*** Stored rows ***

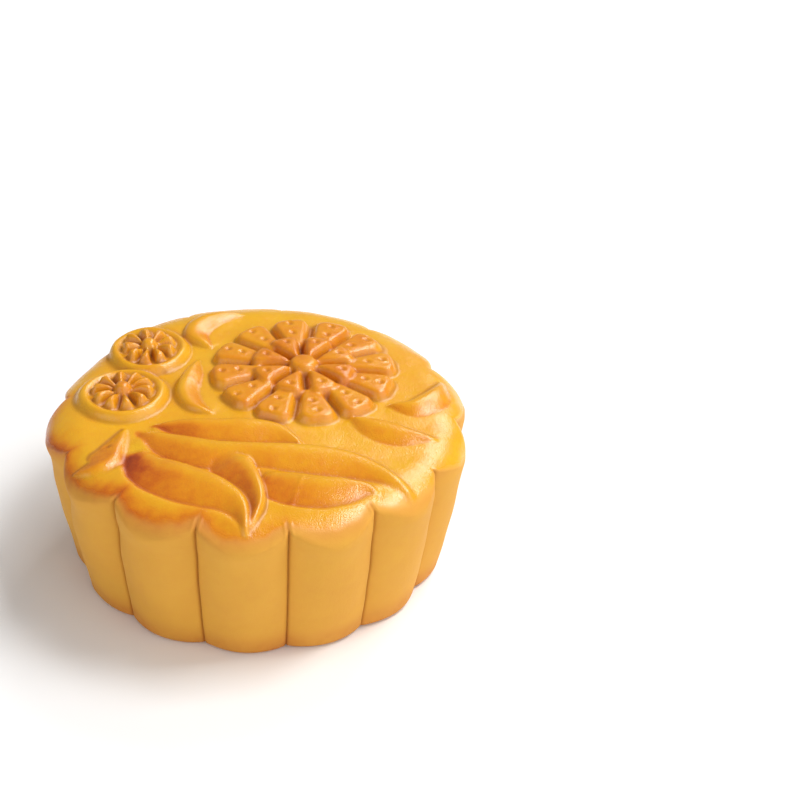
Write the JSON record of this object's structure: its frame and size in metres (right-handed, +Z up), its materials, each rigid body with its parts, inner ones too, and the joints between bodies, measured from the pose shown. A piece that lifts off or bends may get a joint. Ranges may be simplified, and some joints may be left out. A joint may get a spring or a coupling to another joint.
{
  "type": "mooncake",
  "caption": "Whole baked mooncake: a round pastry with a fluted wall, a rounded shoulder, and moulded flowers and leaves on its top.",
  "frame": {"origin": "under the middle of the cake's outline, on its flat base", "axes": "+Z up through the cake; the spray of leaves on its top faces -Y"},
  "size_m": [0.081, 0.0816, 0.0348],
  "materials": {
    "crust": "golden baked crust, glossy egg-washed top and shoulder, matte wall"
  },
  "bodies": {
    "root": {"mooncake": "crust"}
  },
  "joints": []
}
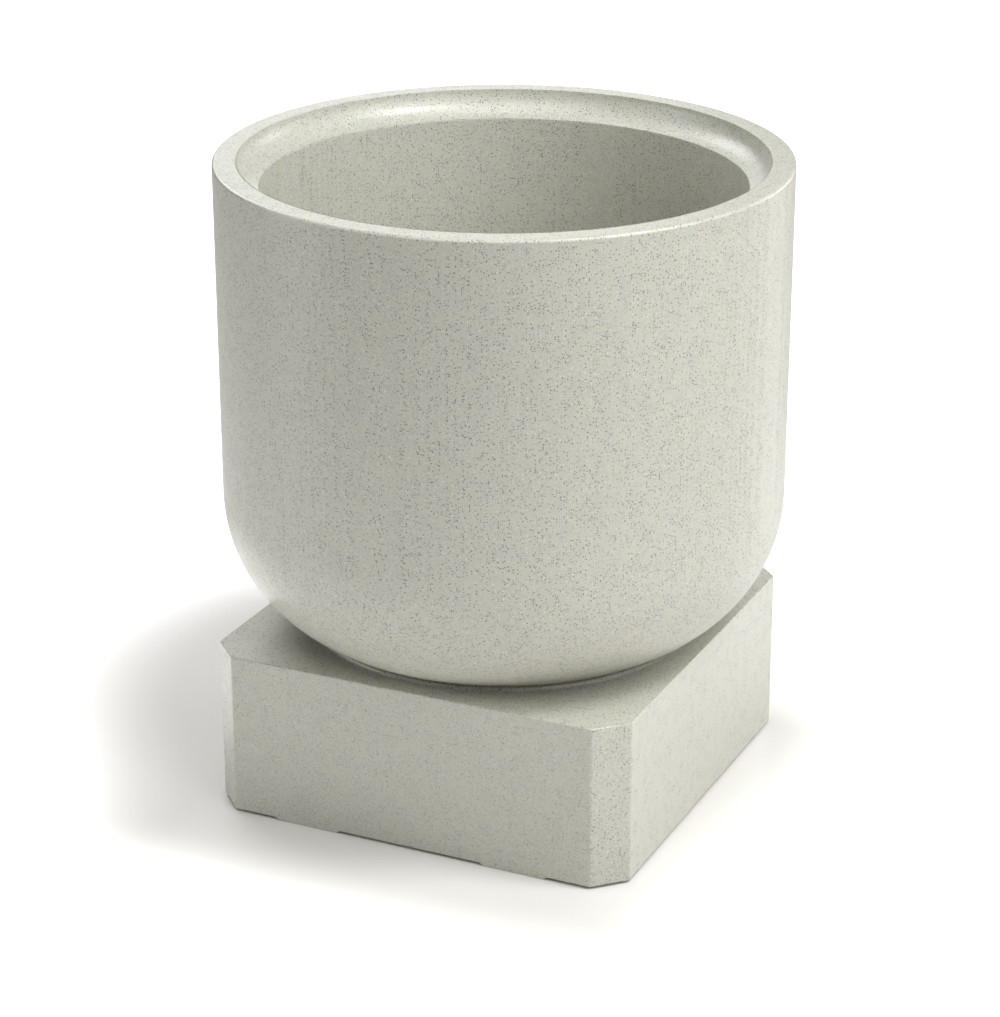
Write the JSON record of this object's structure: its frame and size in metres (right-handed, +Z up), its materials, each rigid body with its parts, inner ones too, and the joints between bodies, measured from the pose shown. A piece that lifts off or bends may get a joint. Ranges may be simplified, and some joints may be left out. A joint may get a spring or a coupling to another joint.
{
  "type": "planter",
  "caption": "Round double-walled bowl planter bolted on a low square plinth with cut corners, with a screw-plugged drain in its floor.",
  "frame": {"origin": "on the ground under the middle of the plinth, which is the middle of the bowl", "axes": "+Z up along the bowl's axis, -Y out of the plinth's front face, +X out of its right face"},
  "size_m": [0.6, 0.6, 0.69],
  "materials": {
    "stone_effect_plastic": "satin",
    "black_rubber": "matte",
    "drain_plastic": "satin",
    "stainless_steel": "satin",
    "insert_brass": "satin"
  },
  "bodies": {
    "root": {"bowl": "stone_effect_plastic", "plinth": "stone_effect_plastic", "seat_gasket": "black_rubber", "drain_bush": "drain_plastic", "drain_bush_seal": "black_rubber", "drain_backnut_washer": "black_rubber", "drain_backnut": "drain_plastic", "fixing_bolts": "stainless_steel", "fixing_washers": "stainless_steel", "seal_washers": "black_rubber", "threaded_inserts": "insert_brass", "vent_plugs": "drain_plastic"},
    "plug_seal": {"drain_plug_seal": "black_rubber"},
    "plug": {"drain_plug": "drain_plastic"}
  },
  "joints": [
    {"name": "plug_rise", "type": "slide", "parent": "root", "child": "plug_seal", "axis": [0, 0, 1], "range_m": [0, 0.015]},
    {"name": "plug_turn", "type": "hinge", "parent": "plug_seal", "child": "plug", "pos_m": [0, 0, 0.2235], "axis": [0, 0, 1], "range_deg": [0, 2160]}
  ],
  "couplings": [
    {"joint": "plug_rise", "follows": "plug_turn", "m_per_rad": 0.00039789}
  ]
}
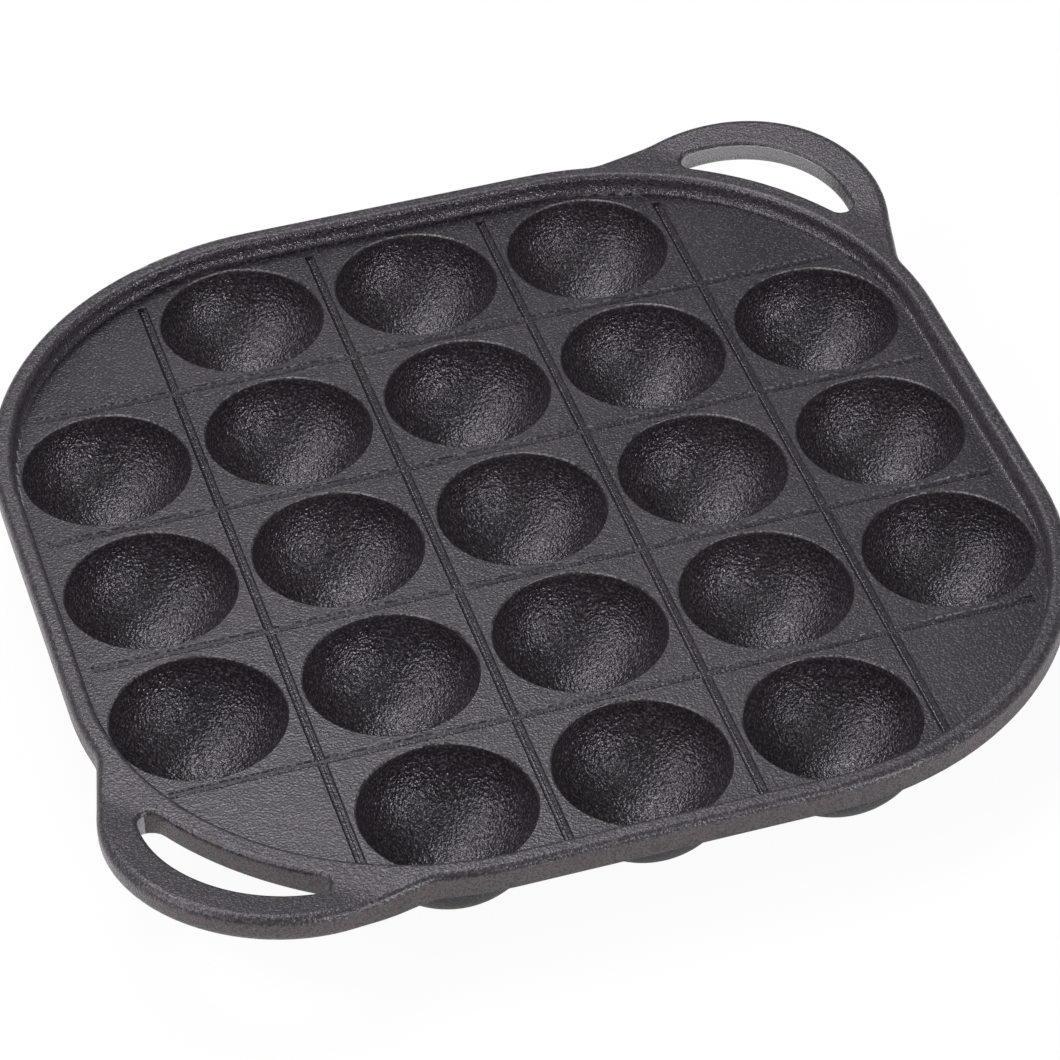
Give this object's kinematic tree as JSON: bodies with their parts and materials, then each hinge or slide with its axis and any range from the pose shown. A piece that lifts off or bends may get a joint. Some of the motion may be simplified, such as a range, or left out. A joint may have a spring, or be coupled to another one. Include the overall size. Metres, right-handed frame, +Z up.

***

[Your instructions]:
Quote each line above in full, word for word.

[Result of this task]:
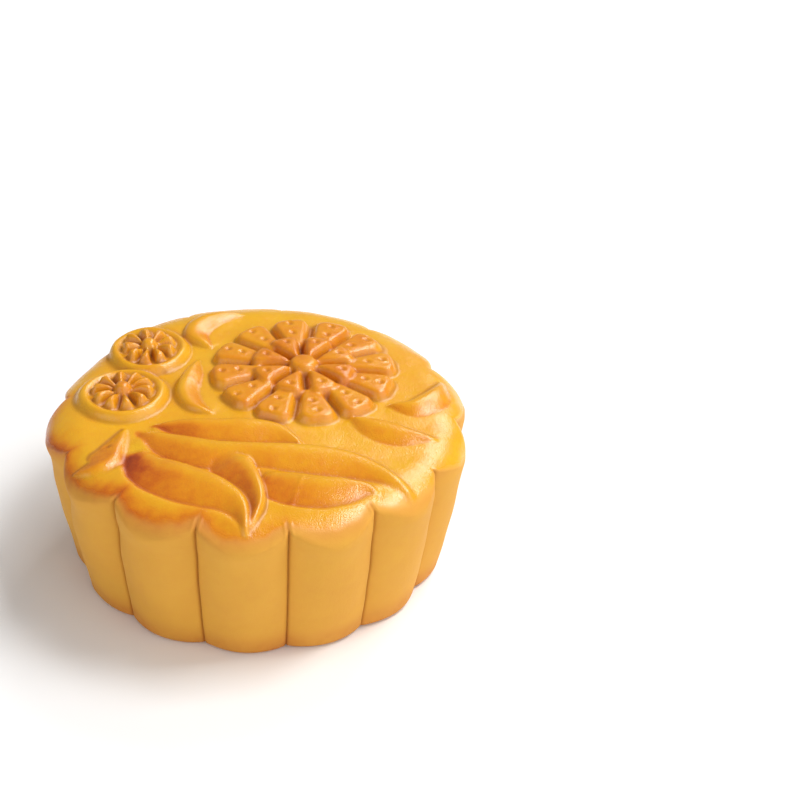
Write the JSON record of this object's structure: its frame and size in metres (right-handed, +Z up), its materials, each rigid body with its parts, inner ones too, and the joints between bodies, measured from the pose shown. A piece that lifts off or bends may get a joint. Ranges may be simplified, and some joints may be left out. A joint may get a spring or a coupling to another joint.
{
  "type": "mooncake",
  "caption": "Whole baked mooncake: a round pastry with a fluted wall, a rounded shoulder, and moulded flowers and leaves on its top.",
  "frame": {"origin": "under the middle of the cake's outline, on its flat base", "axes": "+Z up through the cake; the spray of leaves on its top faces -Y"},
  "size_m": [0.081, 0.0816, 0.0348],
  "materials": {
    "crust": "golden baked crust, glossy egg-washed top and shoulder, matte wall"
  },
  "bodies": {
    "root": {"mooncake": "crust"}
  },
  "joints": []
}
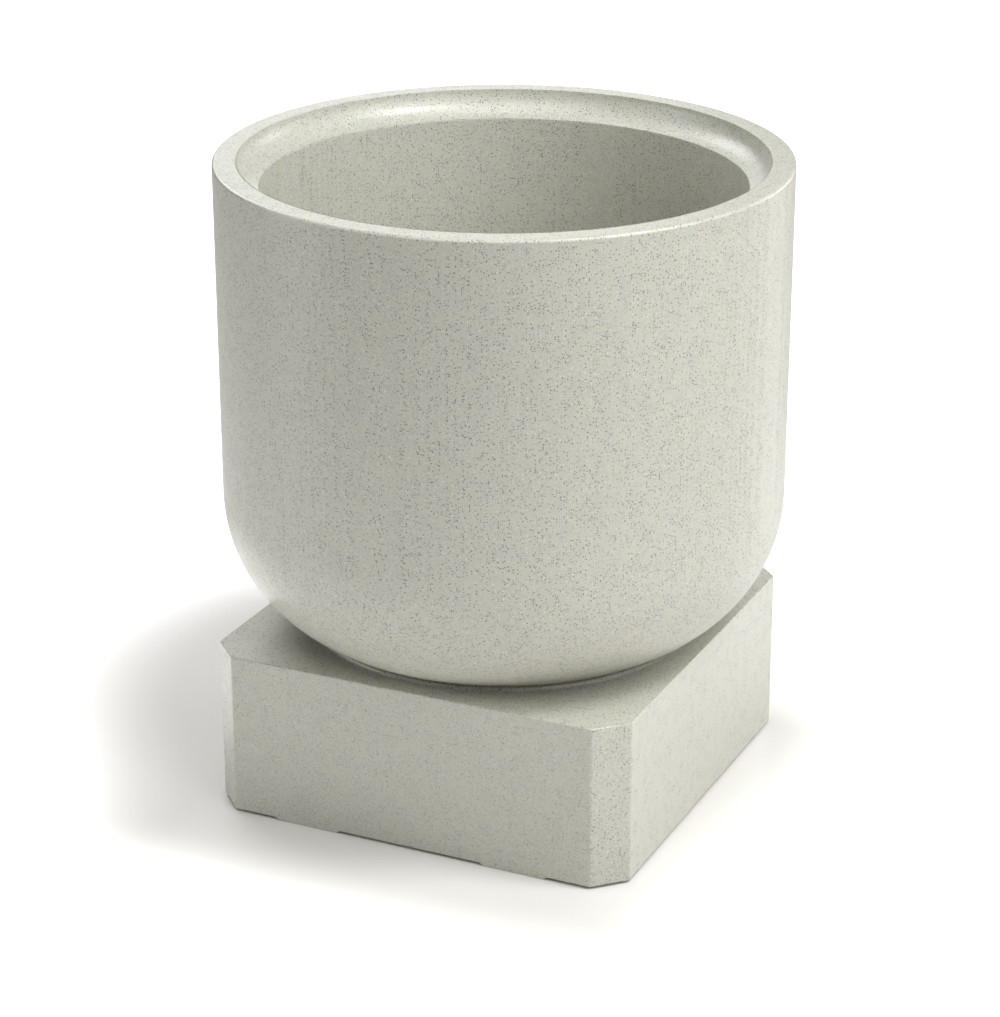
Write the JSON record of this object's structure: its frame and size in metres (right-handed, +Z up), its materials, each rigid body with its parts, inner ones too, and the joints between bodies, measured from the pose shown. A piece that lifts off or bends may get a joint. Ranges may be simplified, and some joints may be left out. A joint may get a spring or a coupling to another joint.
{
  "type": "planter",
  "caption": "Round double-walled bowl planter bolted on a low square plinth with cut corners, with a screw-plugged drain in its floor.",
  "frame": {"origin": "on the ground under the middle of the plinth, which is the middle of the bowl", "axes": "+Z up along the bowl's axis, -Y out of the plinth's front face, +X out of its right face"},
  "size_m": [0.6, 0.6, 0.69],
  "materials": {
    "stone_effect_plastic": "satin",
    "black_rubber": "matte",
    "drain_plastic": "satin",
    "stainless_steel": "satin",
    "insert_brass": "satin"
  },
  "bodies": {
    "root": {"bowl": "stone_effect_plastic", "plinth": "stone_effect_plastic", "seat_gasket": "black_rubber", "drain_bush": "drain_plastic", "drain_bush_seal": "black_rubber", "drain_backnut_washer": "black_rubber", "drain_backnut": "drain_plastic", "fixing_bolts": "stainless_steel", "fixing_washers": "stainless_steel", "seal_washers": "black_rubber", "threaded_inserts": "insert_brass", "vent_plugs": "drain_plastic"},
    "plug_seal": {"drain_plug_seal": "black_rubber"},
    "plug": {"drain_plug": "drain_plastic"}
  },
  "joints": [
    {"name": "plug_rise", "type": "slide", "parent": "root", "child": "plug_seal", "axis": [0, 0, 1], "range_m": [0, 0.015]},
    {"name": "plug_turn", "type": "hinge", "parent": "plug_seal", "child": "plug", "pos_m": [0, 0, 0.2235], "axis": [0, 0, 1], "range_deg": [0, 2160]}
  ],
  "couplings": [
    {"joint": "plug_rise", "follows": "plug_turn", "m_per_rad": 0.00039789}
  ]
}
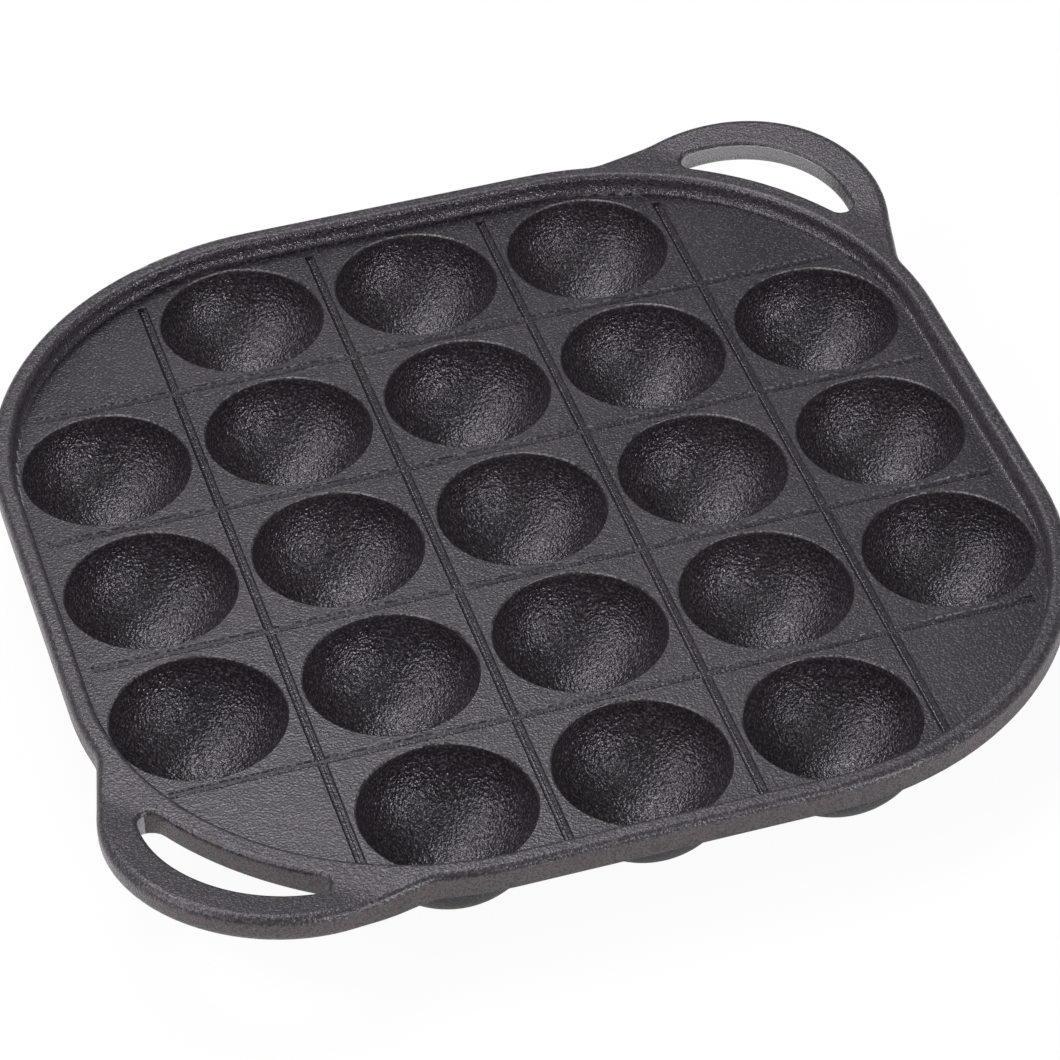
Give this object's kinematic tree as JSON: bodies with their parts and materials, then each hinge or slide with its axis and any range from the pose shown. A piece that lifts off or bends may get a joint. Some of the motion may be simplified, such as a range, or left out. A joint may have a spring, or be coupled to another one. Include the overall size. Metres, right-handed frame, +Z up.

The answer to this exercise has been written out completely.